James Moncrieff (sometimes spelled "Moncrief") was born in 1744 to James Moncrieff of Sauchop, Fife and his wife (name unknown). After graduating from the Royal Military Academy in 1762, he acted as an ensign for the British expedition to Havana. For the next 14 years he served in the Royal Engineers in the province of East Florida and in the West Indies. During that time, Moncrieff accumulated a substantial estate consisting of land holdings and slaves (primarily in Florida). He was promoted to sub-engineer and lieutenant on December 4, 1770, and then Captain on January 10, 1776.

Once the American Revolution began, Moncrieff acted as Captain in the Royal Engineers. He fought in the Brandywine battle on September 11, 1777, and was briefly captured by the Americans at Flatbush, New York in 1778. From July, 1778, until December 1782, Moncrieff served in the southern campaign, specifically in Georgia and South Carolina.
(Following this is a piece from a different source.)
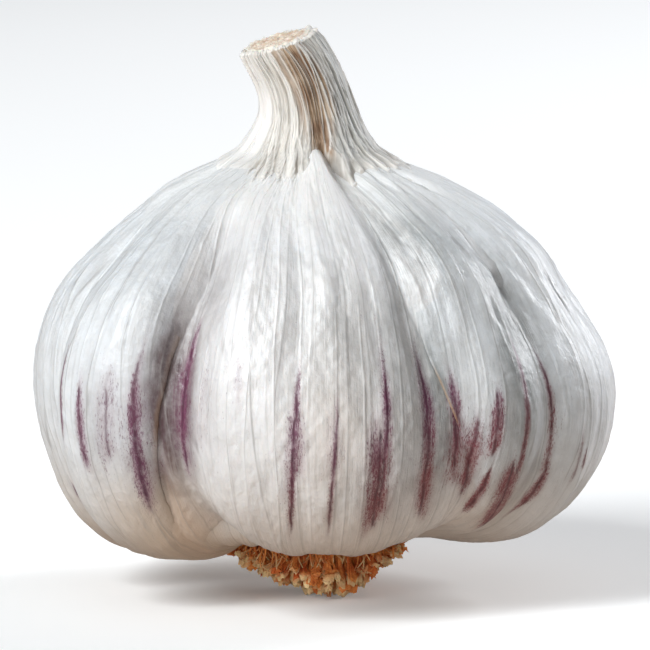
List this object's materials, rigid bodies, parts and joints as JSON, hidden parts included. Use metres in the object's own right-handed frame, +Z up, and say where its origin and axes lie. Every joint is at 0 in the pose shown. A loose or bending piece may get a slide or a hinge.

He was promoted Brevet Major on December 27, 1779, after proving himself a highly efficient engineer during the Siege of Savannah. He organized fortifications and other military works which were integral to its successful defense. Moncrieff joined the expedition commanded by Henry Clinton to capture Charlestown, South Carolina in 1780. He was promoted to Lieutenant-Colonel on September 27, 1780. Following the success at Charlestown, James Moncrieff was put in charge of overseeing the defenses of the city (as Chief Engineer) where he remained until 1782.

The British Army evacuated Charlestown in December 1782, and Moncrieff returned to England. As a result of hostility from Americans, in 1784 he ordered his slaves in Florida to be removed to the Mosquito Coast, Nicaragua. When the British formally withdrew from the Coast in 1787, he requested that they be recovered to Jamaica. Only 51 of his slaves were actually able to be brought back to the West Indies due to unrest on the Mosquito Coast. Moncrieff remained in England, performing engineering tasks.

He received a promotion to Colonel in the army on November 18, 1790. In 1791, Moncrieff traveled to the West Indies, inspecting fortifications on various islands. Following the declaration of war between France and Great Britain, he was appointed quartermaster-general to the Duke of York (February 25, 1793), acting as de facto Chief Engineer. He assisted in British attacks along the northern French border and was promoted Regimental Lieutenant Colonel near the beginning of the siege of Valenciennes. James Moncrieff was killed in battle during the siege of Dunkirk in September 1793. He bequeathed the bulk of his estate to his daughter, Margaret Moncrieff.